Thanks, MGirl. I almost forgot I used to work for the P.I. of the Voyager missions, lovely simple man he. I remember when he showed me the first photos of Neptunes rings before they went on all the news stations throughout the world.

And I remember one laureate who took part in the school plays and learned to play the bongos.

So very humbling. Purd
 
Let the poor horse die

This post has gone right off the wall ( there's another idea rings chains dungeons Ooooh and mention whips. I said DON'T mention whips!)

I used to be into necrophilia, beastiality and sadism but like like this thread I gave it all up to much like flogging a dead horse.

If one casts the bait don't be surprised if someone takes it hook line and sinker cause that's why we play these games gets the grey stuff working.
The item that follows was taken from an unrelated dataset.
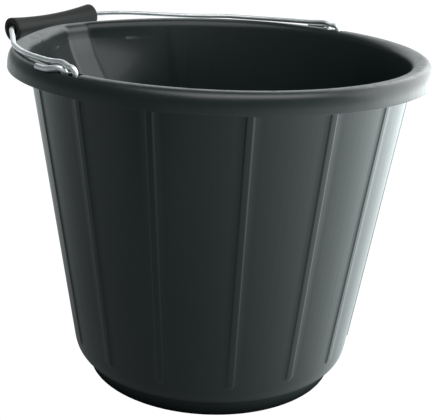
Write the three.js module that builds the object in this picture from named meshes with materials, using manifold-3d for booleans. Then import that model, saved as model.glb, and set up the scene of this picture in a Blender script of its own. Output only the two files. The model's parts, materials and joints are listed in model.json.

Taking life to seriously is very sad.

Anyway if we didn't have a few cliches' about things, then well no one would have a soap box to stand on would they??
 
Holding out my thumb

Hitchhiker said:
This post has gone right off the wall ...
... Taking life to seriously is very sad.
Mr. Hitch, I like you so please don't think I'm being too serious.

Seriously, this thread went off track halfway back and a few of us decided to just go w/the flow of fun (happens a lot on the AH highway). Then it seemed you and the boy wanted to get serious again, he a bit rudely.

That's all. Consider this thread for the meantime the silly wankers' cafe, and let's keep playing (or not).

FYI, you'll see me and MG together often only because I love the kid like a mom (I'm almost 3x her age), but also she's a witty and sweet person.